* Begin STORED DATA *

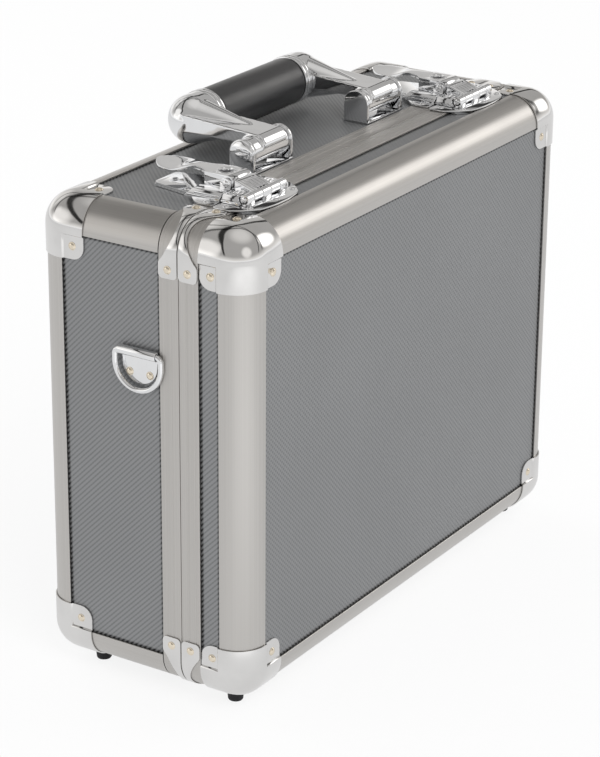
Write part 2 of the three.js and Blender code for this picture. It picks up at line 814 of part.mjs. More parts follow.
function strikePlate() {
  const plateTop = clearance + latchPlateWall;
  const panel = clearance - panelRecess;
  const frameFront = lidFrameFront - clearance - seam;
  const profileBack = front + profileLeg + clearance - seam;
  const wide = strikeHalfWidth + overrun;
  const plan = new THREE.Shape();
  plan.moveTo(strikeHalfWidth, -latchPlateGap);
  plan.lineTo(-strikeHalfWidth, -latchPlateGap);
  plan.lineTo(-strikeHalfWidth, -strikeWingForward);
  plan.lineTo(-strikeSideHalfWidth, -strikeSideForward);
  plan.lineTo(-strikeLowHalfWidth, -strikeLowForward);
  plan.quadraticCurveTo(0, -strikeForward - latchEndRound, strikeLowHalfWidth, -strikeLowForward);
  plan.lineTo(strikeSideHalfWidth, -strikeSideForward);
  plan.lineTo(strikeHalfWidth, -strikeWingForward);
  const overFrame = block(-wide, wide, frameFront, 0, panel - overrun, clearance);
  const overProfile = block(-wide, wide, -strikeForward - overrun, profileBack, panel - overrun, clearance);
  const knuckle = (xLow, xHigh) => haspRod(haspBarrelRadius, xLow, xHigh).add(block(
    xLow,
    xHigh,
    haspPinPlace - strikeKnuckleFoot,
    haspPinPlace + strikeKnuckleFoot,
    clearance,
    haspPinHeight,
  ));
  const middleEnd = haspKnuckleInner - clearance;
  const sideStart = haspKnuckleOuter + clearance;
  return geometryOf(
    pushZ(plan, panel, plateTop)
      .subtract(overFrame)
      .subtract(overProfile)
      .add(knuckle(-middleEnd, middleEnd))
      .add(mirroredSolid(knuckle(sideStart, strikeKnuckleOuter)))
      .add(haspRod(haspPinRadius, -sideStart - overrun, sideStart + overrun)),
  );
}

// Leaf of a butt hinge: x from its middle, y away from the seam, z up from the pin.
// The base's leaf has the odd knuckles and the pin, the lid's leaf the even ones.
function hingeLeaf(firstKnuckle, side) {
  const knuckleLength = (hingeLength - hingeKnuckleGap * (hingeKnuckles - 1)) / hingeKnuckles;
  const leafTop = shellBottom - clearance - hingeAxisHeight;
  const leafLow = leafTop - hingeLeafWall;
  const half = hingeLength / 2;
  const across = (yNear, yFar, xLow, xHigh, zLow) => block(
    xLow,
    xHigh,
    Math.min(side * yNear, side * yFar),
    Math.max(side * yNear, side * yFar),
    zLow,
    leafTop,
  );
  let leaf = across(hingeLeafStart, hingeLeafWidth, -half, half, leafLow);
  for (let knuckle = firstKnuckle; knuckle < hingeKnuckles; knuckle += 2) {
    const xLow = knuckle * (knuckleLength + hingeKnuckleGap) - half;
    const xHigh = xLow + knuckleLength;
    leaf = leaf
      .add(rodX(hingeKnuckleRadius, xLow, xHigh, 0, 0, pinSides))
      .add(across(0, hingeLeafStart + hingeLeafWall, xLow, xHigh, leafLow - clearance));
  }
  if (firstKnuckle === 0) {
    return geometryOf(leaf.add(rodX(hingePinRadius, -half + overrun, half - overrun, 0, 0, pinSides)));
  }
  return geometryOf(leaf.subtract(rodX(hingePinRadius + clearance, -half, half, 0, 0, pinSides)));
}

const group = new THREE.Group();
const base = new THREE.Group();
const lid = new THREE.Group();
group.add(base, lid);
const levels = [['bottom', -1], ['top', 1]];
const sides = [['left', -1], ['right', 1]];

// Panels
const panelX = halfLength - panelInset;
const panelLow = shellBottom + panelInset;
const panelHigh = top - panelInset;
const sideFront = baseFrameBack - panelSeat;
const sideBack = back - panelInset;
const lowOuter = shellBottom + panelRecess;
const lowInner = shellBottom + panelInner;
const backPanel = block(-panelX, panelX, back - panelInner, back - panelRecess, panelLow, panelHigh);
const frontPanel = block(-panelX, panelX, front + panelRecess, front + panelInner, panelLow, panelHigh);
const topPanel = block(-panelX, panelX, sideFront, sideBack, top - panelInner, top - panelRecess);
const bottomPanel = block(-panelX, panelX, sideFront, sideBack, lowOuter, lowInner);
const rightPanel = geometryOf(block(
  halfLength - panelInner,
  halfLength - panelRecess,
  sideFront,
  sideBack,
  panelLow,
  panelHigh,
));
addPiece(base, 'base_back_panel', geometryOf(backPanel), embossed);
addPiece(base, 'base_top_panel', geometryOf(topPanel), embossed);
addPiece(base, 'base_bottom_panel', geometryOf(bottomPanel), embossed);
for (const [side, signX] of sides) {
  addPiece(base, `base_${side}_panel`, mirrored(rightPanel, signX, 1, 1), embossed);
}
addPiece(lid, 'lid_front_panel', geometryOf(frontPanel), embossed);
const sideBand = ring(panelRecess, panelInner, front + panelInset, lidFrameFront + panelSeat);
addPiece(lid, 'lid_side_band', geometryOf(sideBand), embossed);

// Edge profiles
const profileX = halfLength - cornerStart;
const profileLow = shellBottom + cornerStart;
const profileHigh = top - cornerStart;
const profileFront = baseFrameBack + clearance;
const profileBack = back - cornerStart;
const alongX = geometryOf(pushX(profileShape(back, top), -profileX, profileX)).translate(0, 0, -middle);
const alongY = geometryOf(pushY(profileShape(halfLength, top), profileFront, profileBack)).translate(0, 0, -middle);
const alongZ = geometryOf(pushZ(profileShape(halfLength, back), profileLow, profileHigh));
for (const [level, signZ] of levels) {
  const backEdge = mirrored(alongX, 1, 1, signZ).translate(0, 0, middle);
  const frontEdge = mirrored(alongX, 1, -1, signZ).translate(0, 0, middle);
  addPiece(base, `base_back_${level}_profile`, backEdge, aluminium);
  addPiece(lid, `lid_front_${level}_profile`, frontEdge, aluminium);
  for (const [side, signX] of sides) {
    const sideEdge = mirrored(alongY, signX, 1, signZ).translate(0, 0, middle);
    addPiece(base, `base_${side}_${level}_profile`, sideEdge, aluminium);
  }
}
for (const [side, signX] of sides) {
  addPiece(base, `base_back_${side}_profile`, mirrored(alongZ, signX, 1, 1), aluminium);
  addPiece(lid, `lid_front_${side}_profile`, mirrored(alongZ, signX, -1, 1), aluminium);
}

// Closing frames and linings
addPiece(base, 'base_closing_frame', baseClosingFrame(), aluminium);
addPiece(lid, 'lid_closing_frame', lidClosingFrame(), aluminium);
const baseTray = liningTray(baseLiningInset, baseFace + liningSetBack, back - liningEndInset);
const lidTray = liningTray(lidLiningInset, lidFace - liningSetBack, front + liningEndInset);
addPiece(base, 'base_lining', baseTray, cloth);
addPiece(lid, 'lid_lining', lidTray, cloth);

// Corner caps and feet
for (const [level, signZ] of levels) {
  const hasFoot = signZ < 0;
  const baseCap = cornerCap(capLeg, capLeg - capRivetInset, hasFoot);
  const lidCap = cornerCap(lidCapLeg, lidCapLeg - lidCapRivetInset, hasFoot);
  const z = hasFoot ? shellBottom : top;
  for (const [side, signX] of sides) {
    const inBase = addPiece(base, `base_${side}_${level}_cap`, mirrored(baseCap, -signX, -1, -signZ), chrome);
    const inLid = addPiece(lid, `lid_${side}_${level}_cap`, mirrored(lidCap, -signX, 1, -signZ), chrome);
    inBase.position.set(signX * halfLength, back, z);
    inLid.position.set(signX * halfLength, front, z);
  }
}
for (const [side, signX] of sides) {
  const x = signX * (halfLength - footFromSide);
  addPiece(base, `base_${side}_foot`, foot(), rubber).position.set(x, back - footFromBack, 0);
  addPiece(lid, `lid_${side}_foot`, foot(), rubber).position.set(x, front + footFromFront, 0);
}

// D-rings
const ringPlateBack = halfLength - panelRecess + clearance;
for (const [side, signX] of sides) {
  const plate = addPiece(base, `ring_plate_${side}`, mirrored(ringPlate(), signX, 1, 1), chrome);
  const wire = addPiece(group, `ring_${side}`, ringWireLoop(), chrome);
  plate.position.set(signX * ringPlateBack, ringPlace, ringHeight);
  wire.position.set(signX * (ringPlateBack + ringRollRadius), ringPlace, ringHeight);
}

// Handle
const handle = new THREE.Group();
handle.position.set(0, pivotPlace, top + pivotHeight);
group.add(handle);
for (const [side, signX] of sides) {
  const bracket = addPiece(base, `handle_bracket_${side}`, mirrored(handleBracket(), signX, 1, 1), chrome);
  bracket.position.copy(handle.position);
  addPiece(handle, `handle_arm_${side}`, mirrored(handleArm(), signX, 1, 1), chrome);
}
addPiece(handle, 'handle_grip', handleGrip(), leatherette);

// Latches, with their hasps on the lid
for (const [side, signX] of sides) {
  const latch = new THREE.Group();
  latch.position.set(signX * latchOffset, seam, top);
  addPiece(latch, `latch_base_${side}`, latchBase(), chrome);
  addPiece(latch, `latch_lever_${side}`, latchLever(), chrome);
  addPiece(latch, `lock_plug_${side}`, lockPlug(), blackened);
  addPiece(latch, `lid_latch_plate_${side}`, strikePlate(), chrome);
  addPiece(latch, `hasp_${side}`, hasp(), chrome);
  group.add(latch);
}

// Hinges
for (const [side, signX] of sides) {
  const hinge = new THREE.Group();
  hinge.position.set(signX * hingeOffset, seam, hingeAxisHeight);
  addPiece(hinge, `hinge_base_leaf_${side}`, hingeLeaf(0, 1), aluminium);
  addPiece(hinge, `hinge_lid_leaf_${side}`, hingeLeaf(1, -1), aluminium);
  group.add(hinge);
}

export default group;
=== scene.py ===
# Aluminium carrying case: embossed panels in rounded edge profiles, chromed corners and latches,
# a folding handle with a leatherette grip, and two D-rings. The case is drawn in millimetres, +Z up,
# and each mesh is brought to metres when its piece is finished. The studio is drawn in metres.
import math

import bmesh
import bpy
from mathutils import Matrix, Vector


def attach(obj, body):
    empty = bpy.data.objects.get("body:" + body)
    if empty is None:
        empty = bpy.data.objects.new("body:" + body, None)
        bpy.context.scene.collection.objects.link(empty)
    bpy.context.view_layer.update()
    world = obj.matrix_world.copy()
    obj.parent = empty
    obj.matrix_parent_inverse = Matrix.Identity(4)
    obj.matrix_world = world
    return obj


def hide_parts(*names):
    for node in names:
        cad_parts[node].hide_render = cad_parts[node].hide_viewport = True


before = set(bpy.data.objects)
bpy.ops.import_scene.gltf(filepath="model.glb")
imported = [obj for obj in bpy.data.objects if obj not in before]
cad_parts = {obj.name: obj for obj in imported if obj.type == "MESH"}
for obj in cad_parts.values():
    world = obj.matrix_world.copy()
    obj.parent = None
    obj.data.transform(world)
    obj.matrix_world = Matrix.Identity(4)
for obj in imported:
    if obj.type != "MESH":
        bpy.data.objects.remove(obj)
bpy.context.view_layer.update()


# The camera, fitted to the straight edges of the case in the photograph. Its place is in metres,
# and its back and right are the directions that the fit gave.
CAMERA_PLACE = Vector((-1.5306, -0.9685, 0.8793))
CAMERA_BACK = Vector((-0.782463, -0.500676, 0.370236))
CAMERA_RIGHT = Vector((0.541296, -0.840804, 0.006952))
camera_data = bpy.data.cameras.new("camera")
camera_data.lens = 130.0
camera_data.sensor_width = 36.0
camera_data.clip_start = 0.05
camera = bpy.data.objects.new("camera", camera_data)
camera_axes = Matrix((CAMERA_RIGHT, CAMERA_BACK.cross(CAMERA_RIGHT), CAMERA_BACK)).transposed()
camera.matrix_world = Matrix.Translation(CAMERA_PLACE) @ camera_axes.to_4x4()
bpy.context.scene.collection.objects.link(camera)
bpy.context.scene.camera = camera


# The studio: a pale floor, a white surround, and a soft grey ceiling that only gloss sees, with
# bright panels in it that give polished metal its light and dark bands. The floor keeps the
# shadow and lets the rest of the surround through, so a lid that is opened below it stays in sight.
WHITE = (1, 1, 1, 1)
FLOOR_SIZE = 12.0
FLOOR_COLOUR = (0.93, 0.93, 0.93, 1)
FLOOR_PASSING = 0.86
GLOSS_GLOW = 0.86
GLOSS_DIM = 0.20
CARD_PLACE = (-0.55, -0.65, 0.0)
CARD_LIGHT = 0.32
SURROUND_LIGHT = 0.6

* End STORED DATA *

** WRITTEN REQUEST **
From the "obj.parent = empty" line to the close of the listing, restate each line word for word.

** RESULT OF THIS TASK **
    obj.parent = empty
    obj.matrix_parent_inverse = Matrix.Identity(4)
    obj.matrix_world = world
    return obj


def hide_parts(*names):
    for node in names:
        cad_parts[node].hide_render = cad_parts[node].hide_viewport = True


before = set(bpy.data.objects)
bpy.ops.import_scene.gltf(filepath="model.glb")
imported = [obj for obj in bpy.data.objects if obj not in before]
cad_parts = {obj.name: obj for obj in imported if obj.type == "MESH"}
for obj in cad_parts.values():
    world = obj.matrix_world.copy()
    obj.parent = None
    obj.data.transform(world)
    obj.matrix_world = Matrix.Identity(4)
for obj in imported:
    if obj.type != "MESH":
        bpy.data.objects.remove(obj)
bpy.context.view_layer.update()


# The camera, fitted to the straight edges of the case in the photograph. Its place is in metres,
# and its back and right are the directions that the fit gave.
CAMERA_PLACE = Vector((-1.5306, -0.9685, 0.8793))
CAMERA_BACK = Vector((-0.782463, -0.500676, 0.370236))
CAMERA_RIGHT = Vector((0.541296, -0.840804, 0.006952))
camera_data = bpy.data.cameras.new("camera")
camera_data.lens = 130.0
camera_data.sensor_width = 36.0
camera_data.clip_start = 0.05
camera = bpy.data.objects.new("camera", camera_data)
camera_axes = Matrix((CAMERA_RIGHT, CAMERA_BACK.cross(CAMERA_RIGHT), CAMERA_BACK)).transposed()
camera.matrix_world = Matrix.Translation(CAMERA_PLACE) @ camera_axes.to_4x4()
bpy.context.scene.collection.objects.link(camera)
bpy.context.scene.camera = camera


# The studio: a pale floor, a white surround, and a soft grey ceiling that only gloss sees, with
# bright panels in it that give polished metal its light and dark bands. The floor keeps the
# shadow and lets the rest of the surround through, so a lid that is opened below it stays in sight.
WHITE = (1, 1, 1, 1)
FLOOR_SIZE = 12.0
FLOOR_COLOUR = (0.93, 0.93, 0.93, 1)
FLOOR_PASSING = 0.86
GLOSS_GLOW = 0.86
GLOSS_DIM = 0.20
CARD_PLACE = (-0.55, -0.65, 0.0)
CARD_LIGHT = 0.32
SURROUND_LIGHT = 0.6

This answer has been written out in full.